Select all lines in the records that include "manifold".

[Material supplied]
_ _ _ _ _ _ _
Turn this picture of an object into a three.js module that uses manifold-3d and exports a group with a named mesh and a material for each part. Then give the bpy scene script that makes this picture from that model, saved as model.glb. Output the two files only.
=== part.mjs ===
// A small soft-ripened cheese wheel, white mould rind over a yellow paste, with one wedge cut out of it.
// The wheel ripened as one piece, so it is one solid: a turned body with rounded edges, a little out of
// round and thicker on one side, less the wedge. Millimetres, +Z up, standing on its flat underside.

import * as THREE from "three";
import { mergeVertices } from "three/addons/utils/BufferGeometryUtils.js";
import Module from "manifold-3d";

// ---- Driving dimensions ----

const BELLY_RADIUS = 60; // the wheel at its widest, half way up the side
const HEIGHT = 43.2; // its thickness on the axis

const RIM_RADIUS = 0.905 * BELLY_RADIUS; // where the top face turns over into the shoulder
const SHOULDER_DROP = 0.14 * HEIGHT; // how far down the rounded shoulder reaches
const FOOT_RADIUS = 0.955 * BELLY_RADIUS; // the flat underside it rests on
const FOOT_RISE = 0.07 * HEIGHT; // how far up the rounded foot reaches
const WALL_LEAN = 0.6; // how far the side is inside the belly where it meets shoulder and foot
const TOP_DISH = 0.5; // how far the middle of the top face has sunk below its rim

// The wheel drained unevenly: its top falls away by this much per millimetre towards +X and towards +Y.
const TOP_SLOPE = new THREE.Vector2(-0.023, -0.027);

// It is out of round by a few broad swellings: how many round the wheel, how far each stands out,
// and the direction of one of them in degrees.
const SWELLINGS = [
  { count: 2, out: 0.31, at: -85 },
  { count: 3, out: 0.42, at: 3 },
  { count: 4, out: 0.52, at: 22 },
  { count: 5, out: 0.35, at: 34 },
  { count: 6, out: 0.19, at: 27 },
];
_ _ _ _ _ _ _
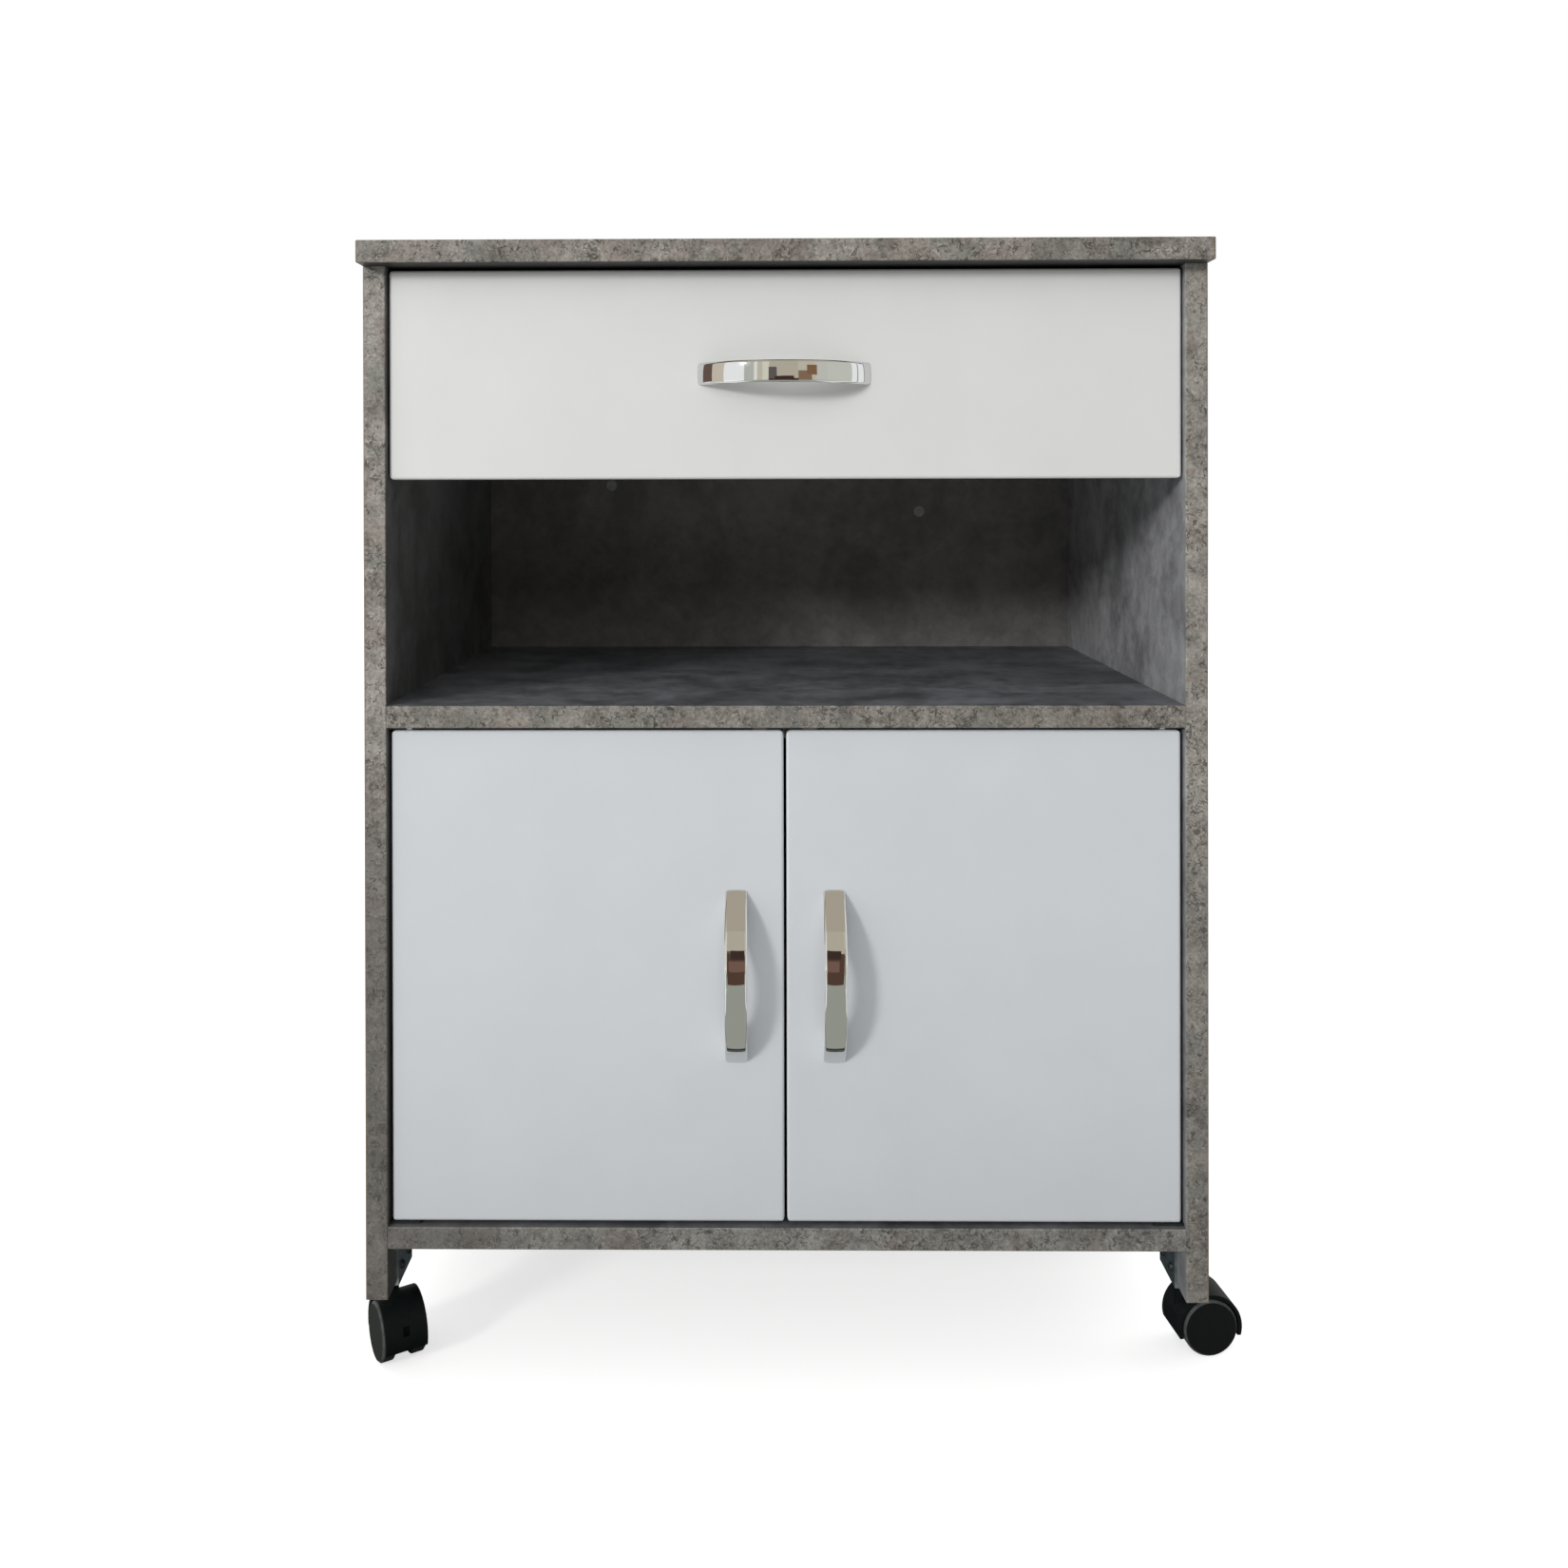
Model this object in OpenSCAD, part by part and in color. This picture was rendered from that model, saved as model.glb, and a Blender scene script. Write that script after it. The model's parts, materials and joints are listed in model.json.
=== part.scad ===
_ _ _ _ _ _ _
[Result]
Turn this picture of an object into a three.js module that uses manifold-3d and exports a group with a named mesh and a material for each part. Then give the bpy scene script that makes this picture from that model, saved as model.glb. Output the two files only.
import Module from "manifold-3d";